| EXERCISE |
Output the records. Match them exactly.

| SUPPLIED DATA |
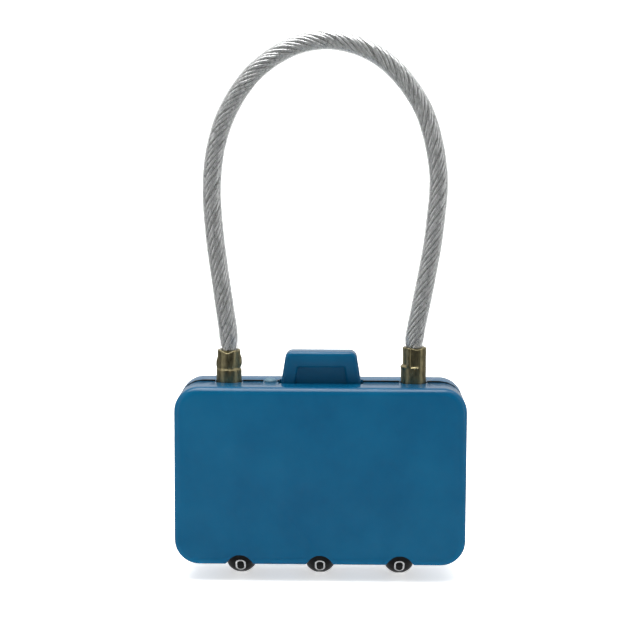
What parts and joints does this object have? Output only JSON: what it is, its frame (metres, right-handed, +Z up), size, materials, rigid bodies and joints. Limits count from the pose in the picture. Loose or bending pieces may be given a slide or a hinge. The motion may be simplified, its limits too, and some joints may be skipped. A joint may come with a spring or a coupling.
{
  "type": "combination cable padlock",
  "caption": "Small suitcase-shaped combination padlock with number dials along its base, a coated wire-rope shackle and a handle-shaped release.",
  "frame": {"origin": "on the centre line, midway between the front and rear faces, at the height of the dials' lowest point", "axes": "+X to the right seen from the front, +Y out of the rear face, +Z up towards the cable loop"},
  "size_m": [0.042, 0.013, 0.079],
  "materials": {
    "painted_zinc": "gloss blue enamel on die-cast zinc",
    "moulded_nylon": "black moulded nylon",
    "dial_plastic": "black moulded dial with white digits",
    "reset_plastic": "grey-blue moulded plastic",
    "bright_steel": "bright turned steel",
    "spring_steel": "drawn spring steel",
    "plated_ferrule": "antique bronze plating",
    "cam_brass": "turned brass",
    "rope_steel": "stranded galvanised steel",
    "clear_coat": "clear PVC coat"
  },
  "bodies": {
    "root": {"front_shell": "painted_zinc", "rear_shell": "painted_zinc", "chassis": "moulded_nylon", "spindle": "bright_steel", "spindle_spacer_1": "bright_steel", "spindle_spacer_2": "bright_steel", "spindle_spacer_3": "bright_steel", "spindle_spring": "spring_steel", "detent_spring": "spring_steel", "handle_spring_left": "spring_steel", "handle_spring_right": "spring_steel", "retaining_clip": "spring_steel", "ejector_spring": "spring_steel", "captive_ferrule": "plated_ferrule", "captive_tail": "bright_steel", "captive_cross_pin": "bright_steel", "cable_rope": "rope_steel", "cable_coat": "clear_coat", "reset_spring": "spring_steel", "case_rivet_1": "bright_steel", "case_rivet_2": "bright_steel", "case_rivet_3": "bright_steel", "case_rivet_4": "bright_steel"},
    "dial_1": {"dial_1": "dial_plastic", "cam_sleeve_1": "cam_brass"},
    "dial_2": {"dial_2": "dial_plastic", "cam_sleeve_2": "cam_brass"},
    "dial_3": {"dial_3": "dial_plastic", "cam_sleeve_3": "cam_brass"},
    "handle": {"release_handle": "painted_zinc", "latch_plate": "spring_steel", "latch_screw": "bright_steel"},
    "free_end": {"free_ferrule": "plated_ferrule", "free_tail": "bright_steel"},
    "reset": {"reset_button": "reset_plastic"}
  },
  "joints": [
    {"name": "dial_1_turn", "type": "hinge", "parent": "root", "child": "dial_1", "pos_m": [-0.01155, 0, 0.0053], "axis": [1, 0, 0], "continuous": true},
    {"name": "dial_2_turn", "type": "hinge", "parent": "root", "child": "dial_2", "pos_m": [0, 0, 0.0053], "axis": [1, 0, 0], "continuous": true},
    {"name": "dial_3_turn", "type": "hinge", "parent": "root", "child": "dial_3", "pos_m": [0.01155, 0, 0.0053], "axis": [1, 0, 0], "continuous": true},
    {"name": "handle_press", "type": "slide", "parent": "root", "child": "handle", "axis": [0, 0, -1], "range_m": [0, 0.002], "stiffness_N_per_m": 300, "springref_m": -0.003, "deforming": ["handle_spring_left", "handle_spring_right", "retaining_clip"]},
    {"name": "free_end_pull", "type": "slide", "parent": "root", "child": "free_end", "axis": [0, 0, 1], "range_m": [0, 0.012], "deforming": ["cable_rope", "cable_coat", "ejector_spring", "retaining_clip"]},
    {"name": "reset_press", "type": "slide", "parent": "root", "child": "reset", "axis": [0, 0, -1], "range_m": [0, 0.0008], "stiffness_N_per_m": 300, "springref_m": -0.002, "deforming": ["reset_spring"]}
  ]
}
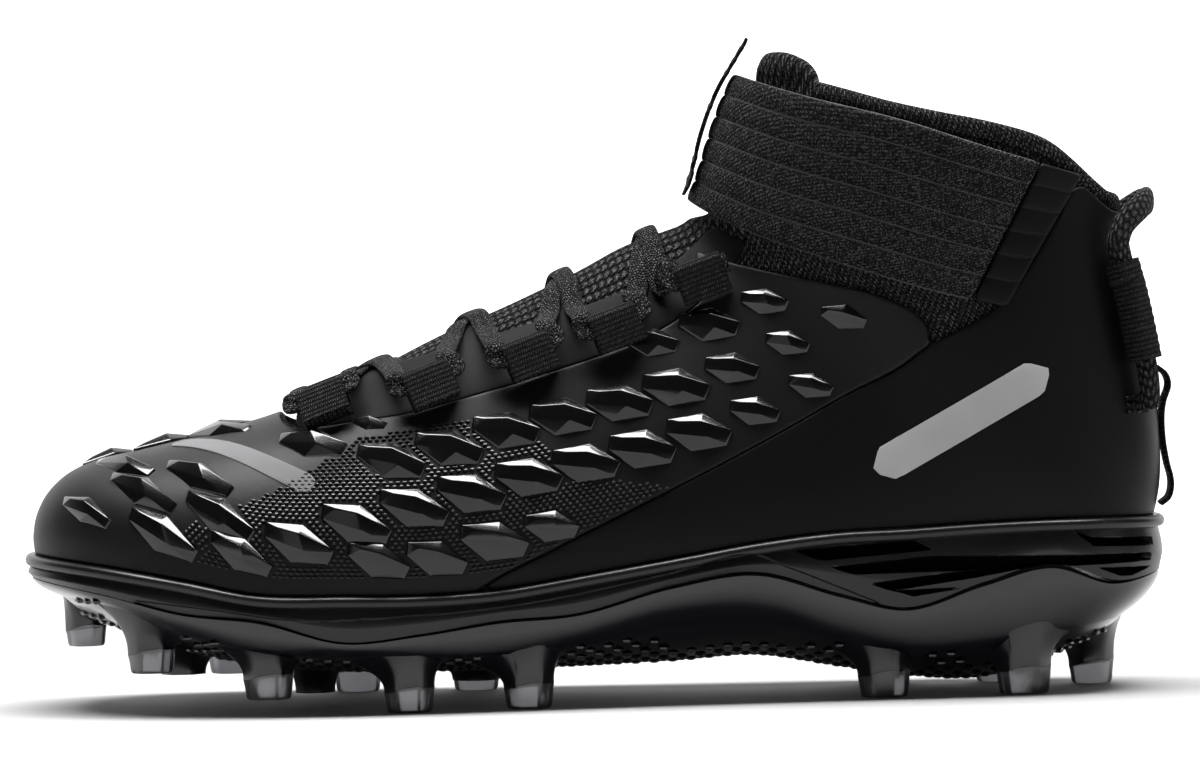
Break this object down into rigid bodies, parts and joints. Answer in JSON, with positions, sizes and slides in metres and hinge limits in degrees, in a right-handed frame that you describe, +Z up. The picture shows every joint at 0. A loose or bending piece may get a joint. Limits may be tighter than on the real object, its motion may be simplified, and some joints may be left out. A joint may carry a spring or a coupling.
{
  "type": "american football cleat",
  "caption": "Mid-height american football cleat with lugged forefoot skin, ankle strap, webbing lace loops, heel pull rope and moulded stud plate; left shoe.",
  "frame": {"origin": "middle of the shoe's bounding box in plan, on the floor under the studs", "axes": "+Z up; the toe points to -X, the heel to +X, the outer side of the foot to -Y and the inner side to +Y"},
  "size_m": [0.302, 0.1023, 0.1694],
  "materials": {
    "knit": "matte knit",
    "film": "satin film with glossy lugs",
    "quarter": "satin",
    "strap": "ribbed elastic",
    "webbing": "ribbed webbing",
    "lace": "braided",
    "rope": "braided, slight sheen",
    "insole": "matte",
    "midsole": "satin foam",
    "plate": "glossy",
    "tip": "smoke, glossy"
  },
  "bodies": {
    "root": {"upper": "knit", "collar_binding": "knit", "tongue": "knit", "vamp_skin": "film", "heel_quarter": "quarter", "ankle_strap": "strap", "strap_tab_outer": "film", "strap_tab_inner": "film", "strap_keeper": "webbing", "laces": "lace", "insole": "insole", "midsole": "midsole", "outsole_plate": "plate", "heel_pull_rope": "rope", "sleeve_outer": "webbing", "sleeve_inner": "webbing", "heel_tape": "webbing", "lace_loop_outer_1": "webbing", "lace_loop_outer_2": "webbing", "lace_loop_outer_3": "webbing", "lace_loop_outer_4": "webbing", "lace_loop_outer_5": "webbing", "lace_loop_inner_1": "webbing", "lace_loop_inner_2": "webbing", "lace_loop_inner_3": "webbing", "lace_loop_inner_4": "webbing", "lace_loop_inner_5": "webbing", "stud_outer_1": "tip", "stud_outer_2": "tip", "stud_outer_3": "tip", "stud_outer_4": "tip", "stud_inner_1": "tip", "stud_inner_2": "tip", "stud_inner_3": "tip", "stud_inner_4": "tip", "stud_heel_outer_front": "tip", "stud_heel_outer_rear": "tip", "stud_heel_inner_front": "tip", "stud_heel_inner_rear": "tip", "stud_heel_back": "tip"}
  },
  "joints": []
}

| WRITTEN RESPONSE |
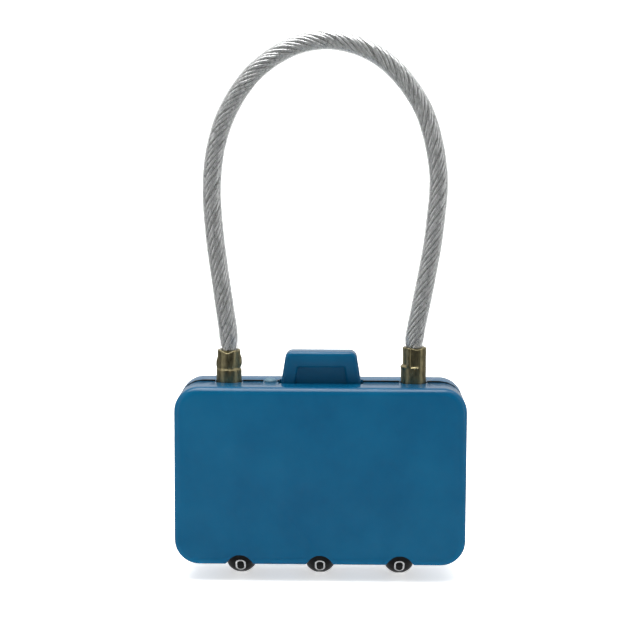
What parts and joints does this object have? Output only JSON: what it is, its frame (metres, right-handed, +Z up), size, materials, rigid bodies and joints. Limits count from the pose in the picture. Loose or bending pieces may be given a slide or a hinge. The motion may be simplified, its limits too, and some joints may be skipped. A joint may come with a spring or a coupling.
{
  "type": "combination cable padlock",
  "caption": "Small suitcase-shaped combination padlock with number dials along its base, a coated wire-rope shackle and a handle-shaped release.",
  "frame": {"origin": "on the centre line, midway between the front and rear faces, at the height of the dials' lowest point", "axes": "+X to the right seen from the front, +Y out of the rear face, +Z up towards the cable loop"},
  "size_m": [0.042, 0.013, 0.079],
  "materials": {
    "painted_zinc": "gloss blue enamel on die-cast zinc",
    "moulded_nylon": "black moulded nylon",
    "dial_plastic": "black moulded dial with white digits",
    "reset_plastic": "grey-blue moulded plastic",
    "bright_steel": "bright turned steel",
    "spring_steel": "drawn spring steel",
    "plated_ferrule": "antique bronze plating",
    "cam_brass": "turned brass",
    "rope_steel": "stranded galvanised steel",
    "clear_coat": "clear PVC coat"
  },
  "bodies": {
    "root": {"front_shell": "painted_zinc", "rear_shell": "painted_zinc", "chassis": "moulded_nylon", "spindle": "bright_steel", "spindle_spacer_1": "bright_steel", "spindle_spacer_2": "bright_steel", "spindle_spacer_3": "bright_steel", "spindle_spring": "spring_steel", "detent_spring": "spring_steel", "handle_spring_left": "spring_steel", "handle_spring_right": "spring_steel", "retaining_clip": "spring_steel", "ejector_spring": "spring_steel", "captive_ferrule": "plated_ferrule", "captive_tail": "bright_steel", "captive_cross_pin": "bright_steel", "cable_rope": "rope_steel", "cable_coat": "clear_coat", "reset_spring": "spring_steel", "case_rivet_1": "bright_steel", "case_rivet_2": "bright_steel", "case_rivet_3": "bright_steel", "case_rivet_4": "bright_steel"},
    "dial_1": {"dial_1": "dial_plastic", "cam_sleeve_1": "cam_brass"},
    "dial_2": {"dial_2": "dial_plastic", "cam_sleeve_2": "cam_brass"},
    "dial_3": {"dial_3": "dial_plastic", "cam_sleeve_3": "cam_brass"},
    "handle": {"release_handle": "painted_zinc", "latch_plate": "spring_steel", "latch_screw": "bright_steel"},
    "free_end": {"free_ferrule": "plated_ferrule", "free_tail": "bright_steel"},
    "reset": {"reset_button": "reset_plastic"}
  },
  "joints": [
    {"name": "dial_1_turn", "type": "hinge", "parent": "root", "child": "dial_1", "pos_m": [-0.01155, 0, 0.0053], "axis": [1, 0, 0], "continuous": true},
    {"name": "dial_2_turn", "type": "hinge", "parent": "root", "child": "dial_2", "pos_m": [0, 0, 0.0053], "axis": [1, 0, 0], "continuous": true},
    {"name": "dial_3_turn", "type": "hinge", "parent": "root", "child": "dial_3", "pos_m": [0.01155, 0, 0.0053], "axis": [1, 0, 0], "continuous": true},
    {"name": "handle_press", "type": "slide", "parent": "root", "child": "handle", "axis": [0, 0, -1], "range_m": [0, 0.002], "stiffness_N_per_m": 300, "springref_m": -0.003, "deforming": ["handle_spring_left", "handle_spring_right", "retaining_clip"]},
    {"name": "free_end_pull", "type": "slide", "parent": "root", "child": "free_end", "axis": [0, 0, 1], "range_m": [0, 0.012], "deforming": ["cable_rope", "cable_coat", "ejector_spring", "retaining_clip"]},
    {"name": "reset_press", "type": "slide", "parent": "root", "child": "reset", "axis": [0, 0, -1], "range_m": [0, 0.0008], "stiffness_N_per_m": 300, "springref_m": -0.002, "deforming": ["reset_spring"]}
  ]
}
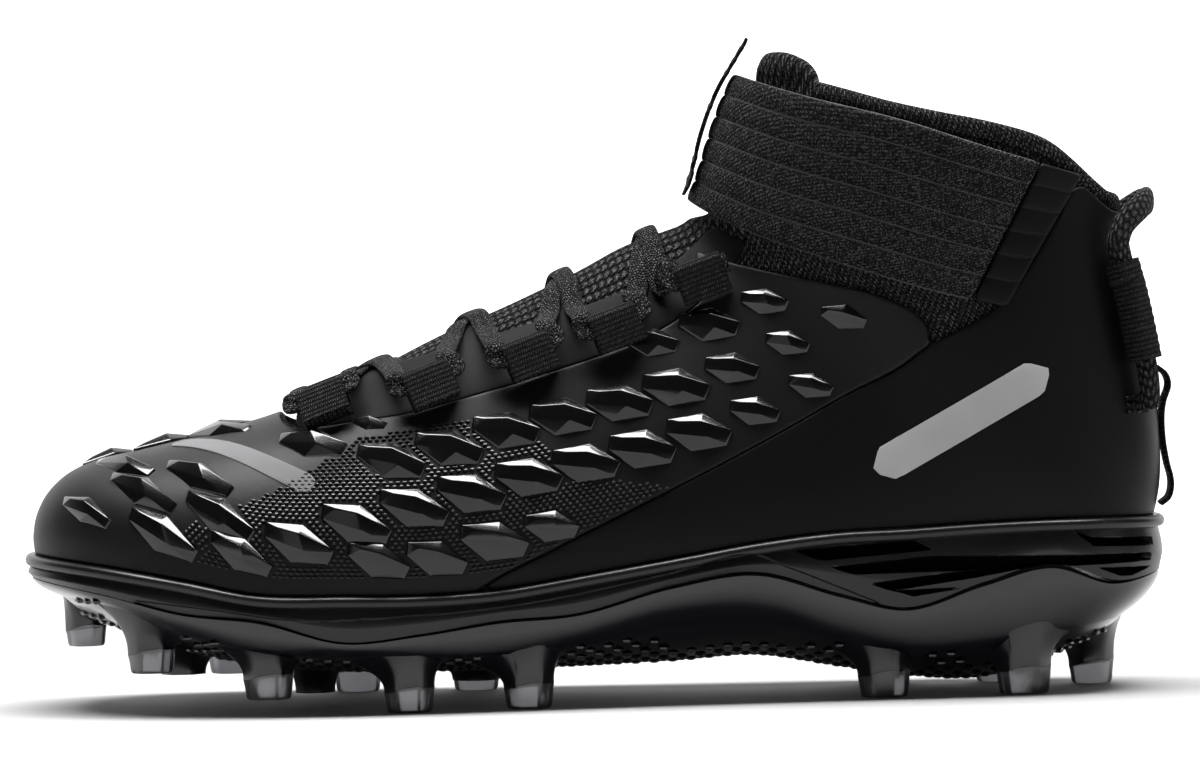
Break this object down into rigid bodies, parts and joints. Answer in JSON, with positions, sizes and slides in metres and hinge limits in degrees, in a right-handed frame that you describe, +Z up. The picture shows every joint at 0. A loose or bending piece may get a joint. Limits may be tighter than on the real object, its motion may be simplified, and some joints may be left out. A joint may carry a spring or a coupling.
{
  "type": "american football cleat",
  "caption": "Mid-height american football cleat with lugged forefoot skin, ankle strap, webbing lace loops, heel pull rope and moulded stud plate; left shoe.",
  "frame": {"origin": "middle of the shoe's bounding box in plan, on the floor under the studs", "axes": "+Z up; the toe points to -X, the heel to +X, the outer side of the foot to -Y and the inner side to +Y"},
  "size_m": [0.302, 0.1023, 0.1694],
  "materials": {
    "knit": "matte knit",
    "film": "satin film with glossy lugs",
    "quarter": "satin",
    "strap": "ribbed elastic",
    "webbing": "ribbed webbing",
    "lace": "braided",
    "rope": "braided, slight sheen",
    "insole": "matte",
    "midsole": "satin foam",
    "plate": "glossy",
    "tip": "smoke, glossy"
  },
  "bodies": {
    "root": {"upper": "knit", "collar_binding": "knit", "tongue": "knit", "vamp_skin": "film", "heel_quarter": "quarter", "ankle_strap": "strap", "strap_tab_outer": "film", "strap_tab_inner": "film", "strap_keeper": "webbing", "laces": "lace", "insole": "insole", "midsole": "midsole", "outsole_plate": "plate", "heel_pull_rope": "rope", "sleeve_outer": "webbing", "sleeve_inner": "webbing", "heel_tape": "webbing", "lace_loop_outer_1": "webbing", "lace_loop_outer_2": "webbing", "lace_loop_outer_3": "webbing", "lace_loop_outer_4": "webbing", "lace_loop_outer_5": "webbing", "lace_loop_inner_1": "webbing", "lace_loop_inner_2": "webbing", "lace_loop_inner_3": "webbing", "lace_loop_inner_4": "webbing", "lace_loop_inner_5": "webbing", "stud_outer_1": "tip", "stud_outer_2": "tip", "stud_outer_3": "tip", "stud_outer_4": "tip", "stud_inner_1": "tip", "stud_inner_2": "tip", "stud_inner_3": "tip", "stud_inner_4": "tip", "stud_heel_outer_front": "tip", "stud_heel_outer_rear": "tip", "stud_heel_inner_front": "tip", "stud_heel_inner_rear": "tip", "stud_heel_back": "tip"}
  },
  "joints": []
}